### The problem
Copy, without any alteration, the lines from the one that includes "# ======================================= output" up to and including the one that includes "for node in".
┄┄┄┄┄┄┄┄┄┄
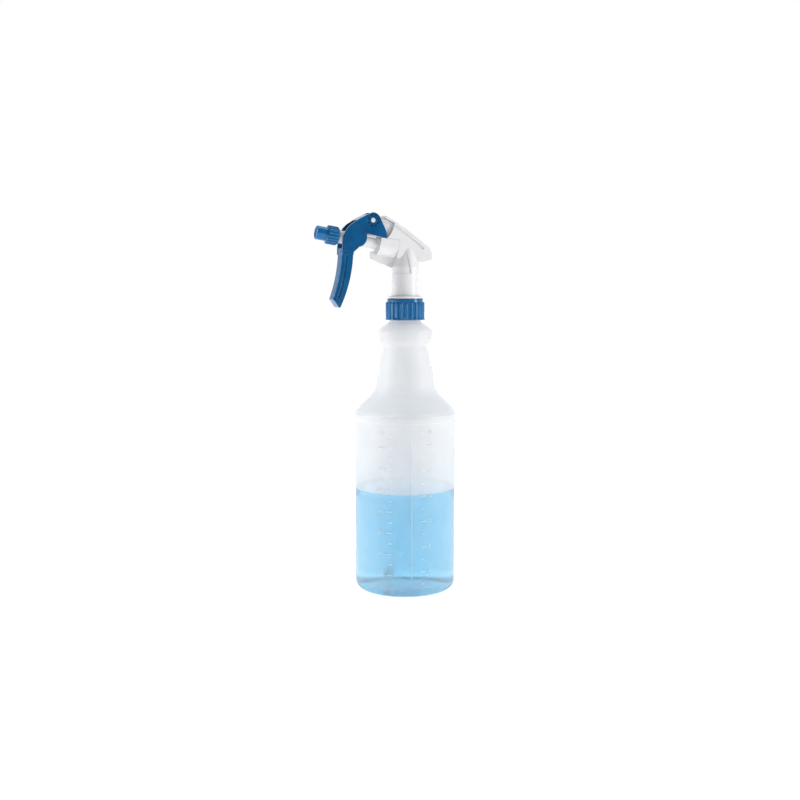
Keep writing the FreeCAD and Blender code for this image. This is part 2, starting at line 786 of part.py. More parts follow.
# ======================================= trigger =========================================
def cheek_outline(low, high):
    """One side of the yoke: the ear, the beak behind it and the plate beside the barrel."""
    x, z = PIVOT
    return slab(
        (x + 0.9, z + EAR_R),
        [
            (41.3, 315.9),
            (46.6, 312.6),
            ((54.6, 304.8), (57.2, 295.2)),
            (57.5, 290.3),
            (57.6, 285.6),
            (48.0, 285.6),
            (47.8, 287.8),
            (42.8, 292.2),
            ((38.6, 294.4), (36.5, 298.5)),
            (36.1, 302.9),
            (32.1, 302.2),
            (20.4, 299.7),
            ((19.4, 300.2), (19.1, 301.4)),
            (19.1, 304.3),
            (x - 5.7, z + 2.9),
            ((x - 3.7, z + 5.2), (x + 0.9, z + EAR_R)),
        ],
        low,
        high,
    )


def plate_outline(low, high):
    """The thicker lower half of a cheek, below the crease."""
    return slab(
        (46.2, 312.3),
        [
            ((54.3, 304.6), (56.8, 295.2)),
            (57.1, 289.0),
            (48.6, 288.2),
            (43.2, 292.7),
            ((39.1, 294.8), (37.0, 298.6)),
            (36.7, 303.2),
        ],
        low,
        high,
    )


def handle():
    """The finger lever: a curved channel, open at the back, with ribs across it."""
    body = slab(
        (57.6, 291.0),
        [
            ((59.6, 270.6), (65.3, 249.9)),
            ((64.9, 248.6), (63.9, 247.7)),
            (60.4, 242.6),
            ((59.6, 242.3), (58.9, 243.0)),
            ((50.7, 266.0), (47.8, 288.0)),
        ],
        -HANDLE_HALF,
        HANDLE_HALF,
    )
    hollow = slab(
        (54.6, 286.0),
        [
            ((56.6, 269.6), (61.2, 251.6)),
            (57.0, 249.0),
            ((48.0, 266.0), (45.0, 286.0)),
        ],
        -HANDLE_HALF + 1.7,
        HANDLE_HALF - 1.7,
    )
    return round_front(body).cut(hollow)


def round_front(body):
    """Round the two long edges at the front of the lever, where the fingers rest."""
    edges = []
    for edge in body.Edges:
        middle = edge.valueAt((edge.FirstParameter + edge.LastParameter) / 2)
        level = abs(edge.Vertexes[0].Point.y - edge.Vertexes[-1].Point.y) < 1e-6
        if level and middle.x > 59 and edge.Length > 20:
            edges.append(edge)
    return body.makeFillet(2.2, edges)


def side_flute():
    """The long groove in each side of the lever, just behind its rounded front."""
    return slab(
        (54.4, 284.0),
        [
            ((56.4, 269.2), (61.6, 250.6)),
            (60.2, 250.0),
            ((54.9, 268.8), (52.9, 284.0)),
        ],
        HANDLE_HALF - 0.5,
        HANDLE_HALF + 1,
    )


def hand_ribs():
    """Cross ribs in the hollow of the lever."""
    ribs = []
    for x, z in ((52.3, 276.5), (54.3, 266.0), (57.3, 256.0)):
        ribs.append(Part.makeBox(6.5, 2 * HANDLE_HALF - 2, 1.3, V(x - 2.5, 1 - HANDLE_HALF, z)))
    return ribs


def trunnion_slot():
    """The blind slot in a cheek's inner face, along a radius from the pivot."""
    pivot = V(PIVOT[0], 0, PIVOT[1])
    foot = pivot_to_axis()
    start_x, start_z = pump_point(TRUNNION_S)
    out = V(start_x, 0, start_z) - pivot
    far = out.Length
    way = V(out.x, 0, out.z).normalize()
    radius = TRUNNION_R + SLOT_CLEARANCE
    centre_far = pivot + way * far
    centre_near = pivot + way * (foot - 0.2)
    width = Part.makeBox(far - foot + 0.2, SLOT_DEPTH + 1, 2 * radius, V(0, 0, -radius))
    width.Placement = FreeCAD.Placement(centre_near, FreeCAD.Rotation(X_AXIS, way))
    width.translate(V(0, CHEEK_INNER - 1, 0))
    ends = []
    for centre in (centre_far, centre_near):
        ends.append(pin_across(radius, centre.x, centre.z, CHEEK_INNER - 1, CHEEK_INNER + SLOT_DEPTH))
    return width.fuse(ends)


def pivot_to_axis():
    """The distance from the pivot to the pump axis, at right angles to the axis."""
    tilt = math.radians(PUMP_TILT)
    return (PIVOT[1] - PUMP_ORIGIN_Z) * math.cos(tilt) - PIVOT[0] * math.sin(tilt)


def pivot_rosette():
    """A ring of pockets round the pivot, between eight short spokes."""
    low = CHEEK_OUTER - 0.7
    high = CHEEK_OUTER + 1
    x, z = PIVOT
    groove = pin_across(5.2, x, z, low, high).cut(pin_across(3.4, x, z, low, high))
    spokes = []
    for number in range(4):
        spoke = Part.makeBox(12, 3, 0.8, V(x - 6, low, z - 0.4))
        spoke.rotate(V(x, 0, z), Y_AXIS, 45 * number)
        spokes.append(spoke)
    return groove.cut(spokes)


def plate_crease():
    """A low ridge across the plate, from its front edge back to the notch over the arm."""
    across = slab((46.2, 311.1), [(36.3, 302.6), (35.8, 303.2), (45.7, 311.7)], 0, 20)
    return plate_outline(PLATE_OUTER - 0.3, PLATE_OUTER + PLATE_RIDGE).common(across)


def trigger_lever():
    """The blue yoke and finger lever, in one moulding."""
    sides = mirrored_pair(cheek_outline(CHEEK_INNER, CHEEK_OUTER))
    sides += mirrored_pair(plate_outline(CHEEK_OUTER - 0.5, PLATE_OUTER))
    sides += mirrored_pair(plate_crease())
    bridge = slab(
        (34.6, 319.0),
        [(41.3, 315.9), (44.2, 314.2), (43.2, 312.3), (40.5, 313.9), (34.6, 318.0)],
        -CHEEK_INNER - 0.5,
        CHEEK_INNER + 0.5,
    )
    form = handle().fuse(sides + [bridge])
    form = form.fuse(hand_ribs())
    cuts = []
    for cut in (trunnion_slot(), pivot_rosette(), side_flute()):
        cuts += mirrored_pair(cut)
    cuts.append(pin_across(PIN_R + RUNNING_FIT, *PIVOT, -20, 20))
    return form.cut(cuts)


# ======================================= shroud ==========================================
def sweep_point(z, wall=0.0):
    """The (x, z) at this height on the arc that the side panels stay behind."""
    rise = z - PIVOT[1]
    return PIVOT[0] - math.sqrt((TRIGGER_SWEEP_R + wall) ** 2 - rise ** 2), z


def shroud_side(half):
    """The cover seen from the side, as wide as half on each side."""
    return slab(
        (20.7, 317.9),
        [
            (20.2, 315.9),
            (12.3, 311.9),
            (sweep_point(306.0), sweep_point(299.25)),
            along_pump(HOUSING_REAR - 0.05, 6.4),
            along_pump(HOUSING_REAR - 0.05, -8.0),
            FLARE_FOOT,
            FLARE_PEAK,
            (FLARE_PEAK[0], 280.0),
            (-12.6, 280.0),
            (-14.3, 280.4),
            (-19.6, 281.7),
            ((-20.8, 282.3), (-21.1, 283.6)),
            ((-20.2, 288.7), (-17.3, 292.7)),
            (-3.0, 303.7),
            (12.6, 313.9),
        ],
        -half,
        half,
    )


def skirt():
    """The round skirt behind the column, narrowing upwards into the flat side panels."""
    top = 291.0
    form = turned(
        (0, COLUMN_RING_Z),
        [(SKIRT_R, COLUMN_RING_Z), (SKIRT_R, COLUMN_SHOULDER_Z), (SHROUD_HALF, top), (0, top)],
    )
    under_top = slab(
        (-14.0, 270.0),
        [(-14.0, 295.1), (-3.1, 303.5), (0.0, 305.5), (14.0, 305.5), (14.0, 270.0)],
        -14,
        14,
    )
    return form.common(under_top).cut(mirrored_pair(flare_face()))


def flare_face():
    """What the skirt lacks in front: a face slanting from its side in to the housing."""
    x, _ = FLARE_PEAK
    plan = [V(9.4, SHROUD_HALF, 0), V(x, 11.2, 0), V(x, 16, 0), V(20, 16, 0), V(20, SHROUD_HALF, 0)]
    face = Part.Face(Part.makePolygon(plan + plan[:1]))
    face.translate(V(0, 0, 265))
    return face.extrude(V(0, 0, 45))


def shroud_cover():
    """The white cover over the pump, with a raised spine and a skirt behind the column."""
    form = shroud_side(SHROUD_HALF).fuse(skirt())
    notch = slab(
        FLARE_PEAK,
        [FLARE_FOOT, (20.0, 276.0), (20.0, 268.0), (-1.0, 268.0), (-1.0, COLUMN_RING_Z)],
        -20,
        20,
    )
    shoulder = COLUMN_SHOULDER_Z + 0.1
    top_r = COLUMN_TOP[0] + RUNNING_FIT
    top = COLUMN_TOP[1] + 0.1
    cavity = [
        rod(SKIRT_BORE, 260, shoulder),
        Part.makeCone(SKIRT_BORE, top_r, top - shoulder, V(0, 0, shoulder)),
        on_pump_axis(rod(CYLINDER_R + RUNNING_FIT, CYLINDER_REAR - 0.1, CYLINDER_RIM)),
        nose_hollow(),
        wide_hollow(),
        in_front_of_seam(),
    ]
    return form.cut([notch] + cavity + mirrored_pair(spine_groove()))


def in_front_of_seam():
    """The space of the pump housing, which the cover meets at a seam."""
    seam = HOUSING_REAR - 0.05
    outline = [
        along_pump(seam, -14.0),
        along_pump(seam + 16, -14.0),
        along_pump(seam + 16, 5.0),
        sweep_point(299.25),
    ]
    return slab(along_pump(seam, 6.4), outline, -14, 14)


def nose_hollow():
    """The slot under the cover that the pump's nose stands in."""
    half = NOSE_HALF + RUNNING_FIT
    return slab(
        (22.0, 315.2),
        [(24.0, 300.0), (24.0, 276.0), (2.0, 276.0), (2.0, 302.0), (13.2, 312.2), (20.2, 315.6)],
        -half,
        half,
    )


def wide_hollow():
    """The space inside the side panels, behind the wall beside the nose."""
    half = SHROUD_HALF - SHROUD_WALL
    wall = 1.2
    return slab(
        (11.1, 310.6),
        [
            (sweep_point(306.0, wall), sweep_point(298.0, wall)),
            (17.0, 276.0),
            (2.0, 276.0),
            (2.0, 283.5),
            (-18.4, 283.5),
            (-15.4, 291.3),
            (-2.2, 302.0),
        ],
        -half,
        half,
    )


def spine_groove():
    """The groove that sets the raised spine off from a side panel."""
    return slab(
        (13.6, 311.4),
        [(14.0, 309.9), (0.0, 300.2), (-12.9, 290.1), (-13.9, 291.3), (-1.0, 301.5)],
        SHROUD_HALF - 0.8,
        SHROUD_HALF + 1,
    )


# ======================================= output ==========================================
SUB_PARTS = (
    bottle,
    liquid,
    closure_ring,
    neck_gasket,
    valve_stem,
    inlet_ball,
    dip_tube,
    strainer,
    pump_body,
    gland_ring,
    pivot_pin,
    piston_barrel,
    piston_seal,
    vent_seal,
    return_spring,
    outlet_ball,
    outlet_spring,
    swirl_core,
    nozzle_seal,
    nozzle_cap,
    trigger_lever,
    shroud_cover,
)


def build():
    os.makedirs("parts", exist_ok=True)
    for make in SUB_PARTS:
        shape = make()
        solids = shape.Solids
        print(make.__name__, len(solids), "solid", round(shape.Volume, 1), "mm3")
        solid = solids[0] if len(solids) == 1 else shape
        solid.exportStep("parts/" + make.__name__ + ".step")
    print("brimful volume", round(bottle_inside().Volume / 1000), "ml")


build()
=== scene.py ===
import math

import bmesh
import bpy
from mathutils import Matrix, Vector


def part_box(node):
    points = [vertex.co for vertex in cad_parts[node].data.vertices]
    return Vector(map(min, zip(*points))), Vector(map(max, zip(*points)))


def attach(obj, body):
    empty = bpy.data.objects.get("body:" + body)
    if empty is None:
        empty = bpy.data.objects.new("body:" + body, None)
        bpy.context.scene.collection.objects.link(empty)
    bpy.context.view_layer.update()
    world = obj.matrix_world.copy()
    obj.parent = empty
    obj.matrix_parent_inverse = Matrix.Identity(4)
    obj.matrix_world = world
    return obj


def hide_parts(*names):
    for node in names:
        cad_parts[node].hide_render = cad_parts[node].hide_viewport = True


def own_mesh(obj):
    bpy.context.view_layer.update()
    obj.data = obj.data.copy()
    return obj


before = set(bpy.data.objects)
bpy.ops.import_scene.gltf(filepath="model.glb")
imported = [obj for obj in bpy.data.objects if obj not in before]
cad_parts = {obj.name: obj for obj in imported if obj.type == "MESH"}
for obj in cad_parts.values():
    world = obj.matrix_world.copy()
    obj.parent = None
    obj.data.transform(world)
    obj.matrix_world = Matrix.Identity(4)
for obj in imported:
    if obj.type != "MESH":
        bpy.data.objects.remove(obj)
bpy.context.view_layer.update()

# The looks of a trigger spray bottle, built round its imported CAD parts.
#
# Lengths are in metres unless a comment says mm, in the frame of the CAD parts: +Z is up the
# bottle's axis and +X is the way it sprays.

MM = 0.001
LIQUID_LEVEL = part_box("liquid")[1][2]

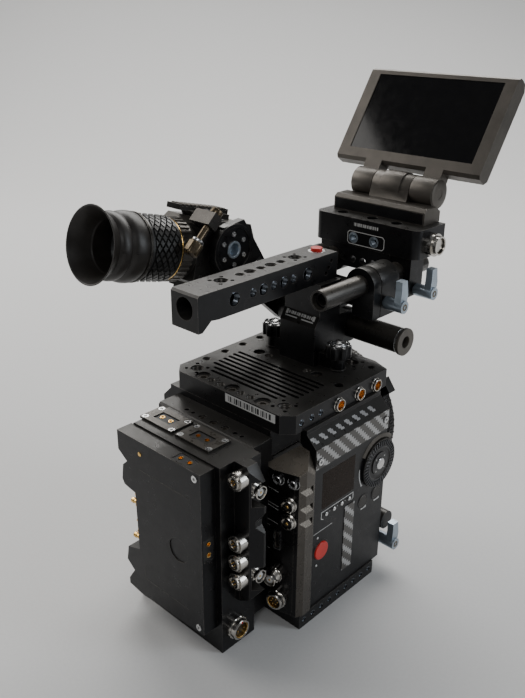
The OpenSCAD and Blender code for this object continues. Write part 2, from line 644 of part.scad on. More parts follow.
┄┄┄┄┄┄┄┄┄┄
### Response
# ======================================= output ==========================================
SUB_PARTS = (
    bottle,
    liquid,
    closure_ring,
    neck_gasket,
    valve_stem,
    inlet_ball,
    dip_tube,
    strainer,
    pump_body,
    gland_ring,
    pivot_pin,
    piston_barrel,
    piston_seal,
    vent_seal,
    return_spring,
    outlet_ball,
    outlet_spring,
    swirl_core,
    nozzle_seal,
    nozzle_cap,
    trigger_lever,
    shroud_cover,
)


def build():
    os.makedirs("parts", exist_ok=True)
    for make in SUB_PARTS:
        shape = make()
        solids = shape.Solids
        print(make.__name__, len(solids), "solid", round(shape.Volume, 1), "mm3")
        solid = solids[0] if len(solids) == 1 else shape
        solid.exportStep("parts/" + make.__name__ + ".step")
    print("brimful volume", round(bottle_inside().Volume / 1000), "ml")


build()
=== scene.py ===
import math

import bmesh
import bpy
from mathutils import Matrix, Vector


def part_box(node):
    points = [vertex.co for vertex in cad_parts[node].data.vertices]
    return Vector(map(min, zip(*points))), Vector(map(max, zip(*points)))


def attach(obj, body):
    empty = bpy.data.objects.get("body:" + body)
    if empty is None:
        empty = bpy.data.objects.new("body:" + body, None)
        bpy.context.scene.collection.objects.link(empty)
    bpy.context.view_layer.update()
    world = obj.matrix_world.copy()
    obj.parent = empty
    obj.matrix_parent_inverse = Matrix.Identity(4)
    obj.matrix_world = world
    return obj


def hide_parts(*names):
    for node in names:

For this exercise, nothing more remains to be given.